▶

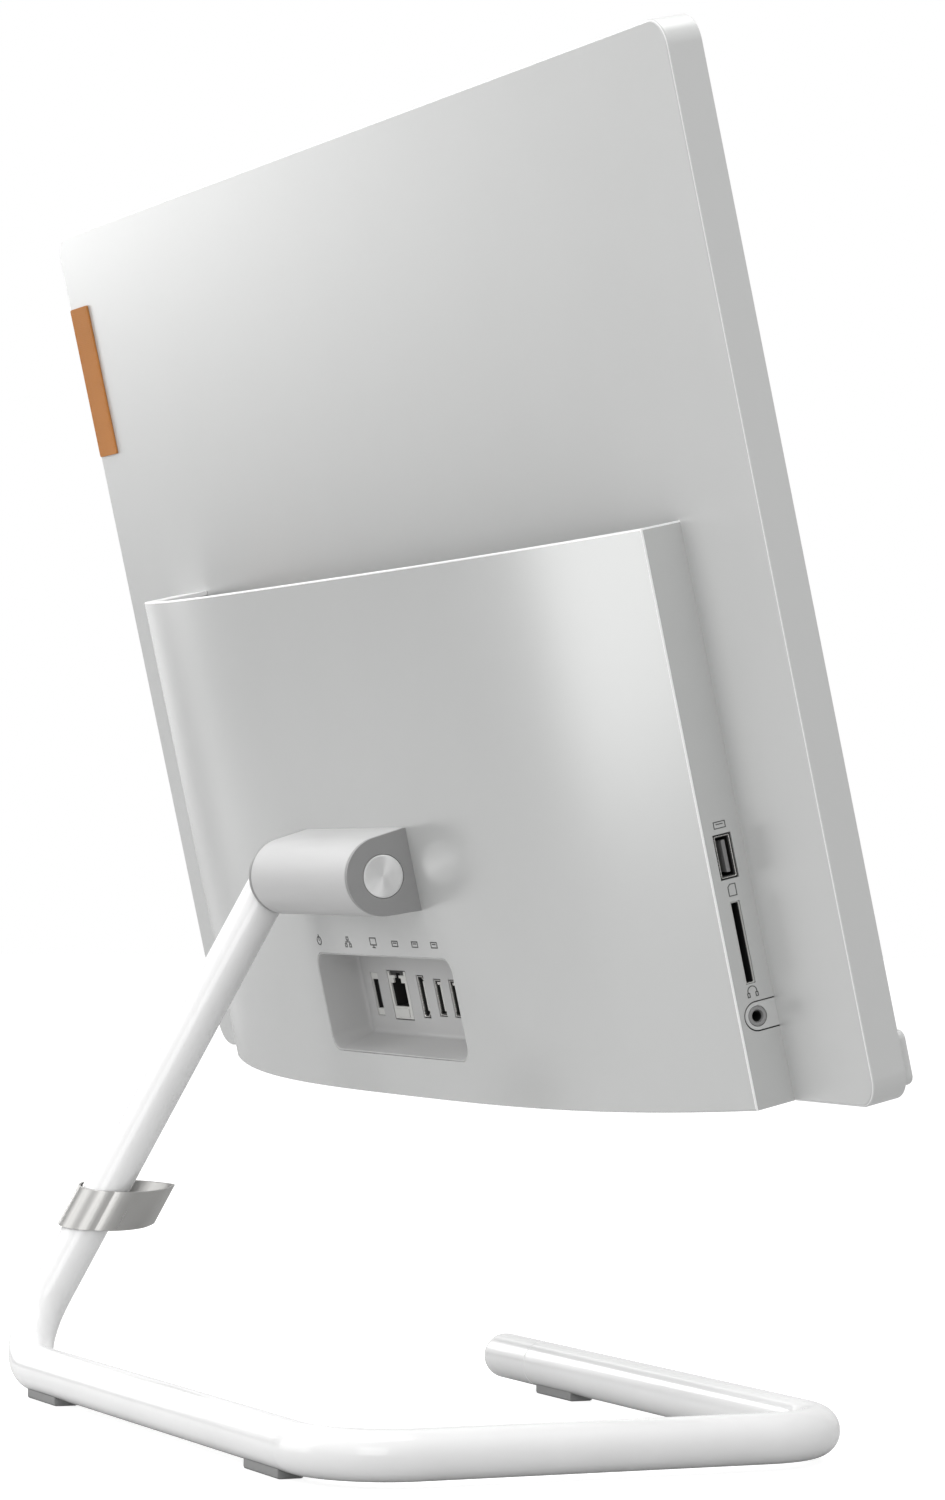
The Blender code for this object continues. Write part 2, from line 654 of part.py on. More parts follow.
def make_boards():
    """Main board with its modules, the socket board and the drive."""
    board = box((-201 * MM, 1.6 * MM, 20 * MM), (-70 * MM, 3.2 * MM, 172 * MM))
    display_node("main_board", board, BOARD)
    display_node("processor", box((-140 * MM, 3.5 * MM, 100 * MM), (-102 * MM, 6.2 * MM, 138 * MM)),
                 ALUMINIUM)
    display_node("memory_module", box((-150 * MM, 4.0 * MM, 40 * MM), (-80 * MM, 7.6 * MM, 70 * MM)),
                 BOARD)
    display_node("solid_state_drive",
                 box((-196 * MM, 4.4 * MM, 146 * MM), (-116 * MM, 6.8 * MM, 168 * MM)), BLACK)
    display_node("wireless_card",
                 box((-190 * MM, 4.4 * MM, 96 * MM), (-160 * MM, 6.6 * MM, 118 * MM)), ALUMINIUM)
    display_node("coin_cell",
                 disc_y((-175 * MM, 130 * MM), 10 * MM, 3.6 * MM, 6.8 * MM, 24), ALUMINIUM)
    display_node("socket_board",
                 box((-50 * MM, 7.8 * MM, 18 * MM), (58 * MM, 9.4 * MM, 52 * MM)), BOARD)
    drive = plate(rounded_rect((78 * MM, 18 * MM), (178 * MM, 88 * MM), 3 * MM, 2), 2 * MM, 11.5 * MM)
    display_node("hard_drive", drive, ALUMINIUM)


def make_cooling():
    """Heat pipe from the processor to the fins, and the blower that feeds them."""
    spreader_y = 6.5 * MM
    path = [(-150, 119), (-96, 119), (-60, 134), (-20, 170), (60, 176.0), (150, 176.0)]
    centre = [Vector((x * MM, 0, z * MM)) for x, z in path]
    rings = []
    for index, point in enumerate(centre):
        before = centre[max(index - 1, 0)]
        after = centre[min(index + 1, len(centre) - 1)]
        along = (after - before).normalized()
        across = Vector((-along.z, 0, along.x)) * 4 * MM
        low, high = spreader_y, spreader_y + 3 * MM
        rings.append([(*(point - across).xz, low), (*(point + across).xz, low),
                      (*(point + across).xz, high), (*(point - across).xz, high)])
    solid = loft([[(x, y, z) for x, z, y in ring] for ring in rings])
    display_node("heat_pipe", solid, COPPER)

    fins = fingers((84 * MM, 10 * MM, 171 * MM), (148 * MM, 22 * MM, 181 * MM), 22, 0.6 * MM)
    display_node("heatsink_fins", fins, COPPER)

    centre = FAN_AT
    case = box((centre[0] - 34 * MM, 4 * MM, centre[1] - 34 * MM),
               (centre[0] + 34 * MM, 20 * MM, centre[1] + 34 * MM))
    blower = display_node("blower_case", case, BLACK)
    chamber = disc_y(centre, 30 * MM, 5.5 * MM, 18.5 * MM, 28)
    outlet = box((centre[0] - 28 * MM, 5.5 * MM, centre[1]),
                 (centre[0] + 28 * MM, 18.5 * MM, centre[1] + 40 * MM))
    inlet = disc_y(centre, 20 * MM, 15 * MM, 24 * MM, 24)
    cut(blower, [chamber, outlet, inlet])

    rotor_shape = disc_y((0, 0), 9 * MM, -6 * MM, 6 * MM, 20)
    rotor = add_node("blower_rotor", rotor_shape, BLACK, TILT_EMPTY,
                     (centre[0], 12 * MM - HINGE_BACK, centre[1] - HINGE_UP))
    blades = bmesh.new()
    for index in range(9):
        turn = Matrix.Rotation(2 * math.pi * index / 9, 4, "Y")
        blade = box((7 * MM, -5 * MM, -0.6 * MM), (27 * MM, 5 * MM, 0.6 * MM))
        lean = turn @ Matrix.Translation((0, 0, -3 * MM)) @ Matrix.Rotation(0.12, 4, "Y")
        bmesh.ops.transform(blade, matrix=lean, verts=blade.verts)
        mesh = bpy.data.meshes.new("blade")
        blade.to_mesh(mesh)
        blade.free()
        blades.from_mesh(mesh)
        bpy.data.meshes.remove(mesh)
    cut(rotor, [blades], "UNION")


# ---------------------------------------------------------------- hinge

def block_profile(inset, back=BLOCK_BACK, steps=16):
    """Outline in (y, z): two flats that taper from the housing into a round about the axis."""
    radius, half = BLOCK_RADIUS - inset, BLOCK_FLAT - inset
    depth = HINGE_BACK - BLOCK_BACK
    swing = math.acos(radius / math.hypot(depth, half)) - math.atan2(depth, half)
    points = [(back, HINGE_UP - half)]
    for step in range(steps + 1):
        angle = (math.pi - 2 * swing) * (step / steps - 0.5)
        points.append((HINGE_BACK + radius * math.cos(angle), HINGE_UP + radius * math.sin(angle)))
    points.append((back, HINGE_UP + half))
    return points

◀

### YOUR GOAL
All of the material above needs to be copied exactly.

### ANSWER FOR THIS EXERCISE
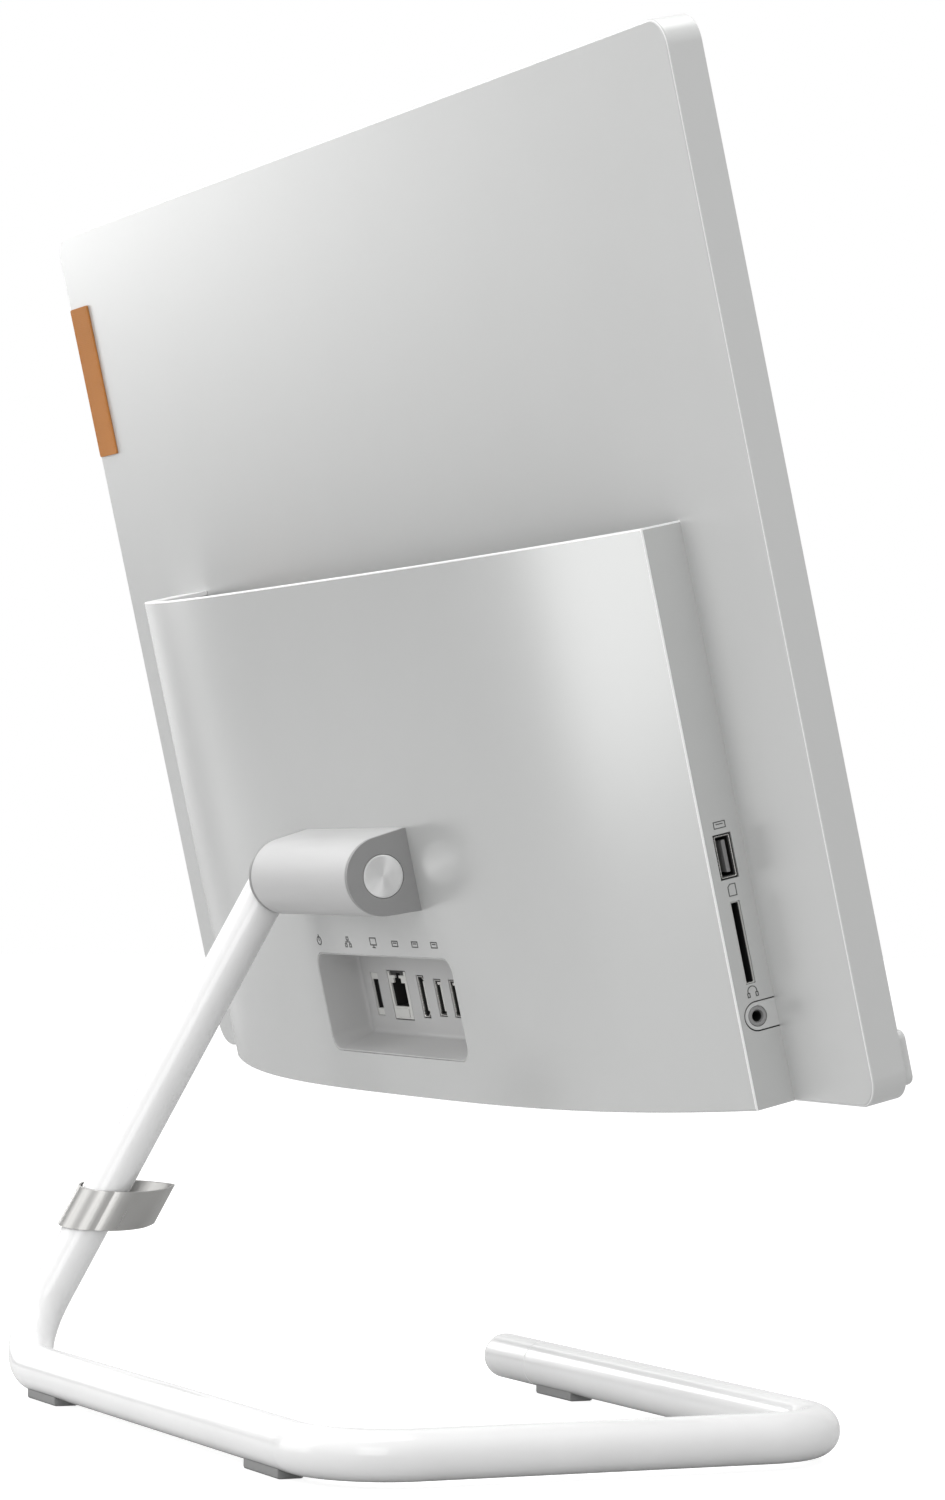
The Blender code for this object continues. Write part 2, from line 654 of part.py on. More parts follow.
def make_boards():
    """Main board with its modules, the socket board and the drive."""
    board = box((-201 * MM, 1.6 * MM, 20 * MM), (-70 * MM, 3.2 * MM, 172 * MM))
    display_node("main_board", board, BOARD)
    display_node("processor", box((-140 * MM, 3.5 * MM, 100 * MM), (-102 * MM, 6.2 * MM, 138 * MM)),
                 ALUMINIUM)
    display_node("memory_module", box((-150 * MM, 4.0 * MM, 40 * MM), (-80 * MM, 7.6 * MM, 70 * MM)),
                 BOARD)
    display_node("solid_state_drive",
                 box((-196 * MM, 4.4 * MM, 146 * MM), (-116 * MM, 6.8 * MM, 168 * MM)), BLACK)
    display_node("wireless_card",
                 box((-190 * MM, 4.4 * MM, 96 * MM), (-160 * MM, 6.6 * MM, 118 * MM)), ALUMINIUM)
    display_node("coin_cell",
                 disc_y((-175 * MM, 130 * MM), 10 * MM, 3.6 * MM, 6.8 * MM, 24), ALUMINIUM)
    display_node("socket_board",
                 box((-50 * MM, 7.8 * MM, 18 * MM), (58 * MM, 9.4 * MM, 52 * MM)), BOARD)
    drive = plate(rounded_rect((78 * MM, 18 * MM), (178 * MM, 88 * MM), 3 * MM, 2), 2 * MM, 11.5 * MM)
    display_node("hard_drive", drive, ALUMINIUM)


def make_cooling():
    """Heat pipe from the processor to the fins, and the blower that feeds them."""
    spreader_y = 6.5 * MM
    path = [(-150, 119), (-96, 119), (-60, 134), (-20, 170), (60, 176.0), (150, 176.0)]
    centre = [Vector((x * MM, 0, z * MM)) for x, z in path]
    rings = []
    for index, point in enumerate(centre):
        before = centre[max(index - 1, 0)]
        after = centre[min(index + 1, len(centre) - 1)]
        along = (after - before).normalized()
        across = Vector((-along.z, 0, along.x)) * 4 * MM
        low, high = spreader_y, spreader_y + 3 * MM
        rings.append([(*(point - across).xz, low), (*(point + across).xz, low),
                      (*(point + across).xz, high), (*(point - across).xz, high)])
    solid = loft([[(x, y, z) for x, z, y in ring] for ring in rings])
    display_node("heat_pipe", solid, COPPER)

    fins = fingers((84 * MM, 10 * MM, 171 * MM), (148 * MM, 22 * MM, 181 * MM), 22, 0.6 * MM)
    display_node("heatsink_fins", fins, COPPER)

    centre = FAN_AT
    case = box((centre[0] - 34 * MM, 4 * MM, centre[1] - 34 * MM),
               (centre[0] + 34 * MM, 20 * MM, centre[1] + 34 * MM))
    blower = display_node("blower_case", case, BLACK)
    chamber = disc_y(centre, 30 * MM, 5.5 * MM, 18.5 * MM, 28)
    outlet = box((centre[0] - 28 * MM, 5.5 * MM, centre[1]),
                 (centre[0] + 28 * MM, 18.5 * MM, centre[1] + 40 * MM))
    inlet = disc_y(centre, 20 * MM, 15 * MM, 24 * MM, 24)
    cut(blower, [chamber, outlet, inlet])

    rotor_shape = disc_y((0, 0), 9 * MM, -6 * MM, 6 * MM, 20)
    rotor = add_node("blower_rotor", rotor_shape, BLACK, TILT_EMPTY,
                     (centre[0], 12 * MM - HINGE_BACK, centre[1] - HINGE_UP))
    blades = bmesh.new()
    for index in range(9):
        turn = Matrix.Rotation(2 * math.pi * index / 9, 4, "Y")
        blade = box((7 * MM, -5 * MM, -0.6 * MM), (27 * MM, 5 * MM, 0.6 * MM))
        lean = turn @ Matrix.Translation((0, 0, -3 * MM)) @ Matrix.Rotation(0.12, 4, "Y")
        bmesh.ops.transform(blade, matrix=lean, verts=blade.verts)
        mesh = bpy.data.meshes.new("blade")
        blade.to_mesh(mesh)
        blade.free()
        blades.from_mesh(mesh)
        bpy.data.meshes.remove(mesh)
    cut(rotor, [blades], "UNION")


# ---------------------------------------------------------------- hinge

def block_profile(inset, back=BLOCK_BACK, steps=16):
    """Outline in (y, z): two flats that taper from the housing into a round about the axis."""
    radius, half = BLOCK_RADIUS - inset, BLOCK_FLAT - inset
    depth = HINGE_BACK - BLOCK_BACK
    swing = math.acos(radius / math.hypot(depth, half)) - math.atan2(depth, half)
    points = [(back, HINGE_UP - half)]
    for step in range(steps + 1):
        angle = (math.pi - 2 * swing) * (step / steps - 0.5)
        points.append((HINGE_BACK + radius * math.cos(angle), HINGE_UP + radius * math.sin(angle)))
    points.append((back, HINGE_UP + half))
    return points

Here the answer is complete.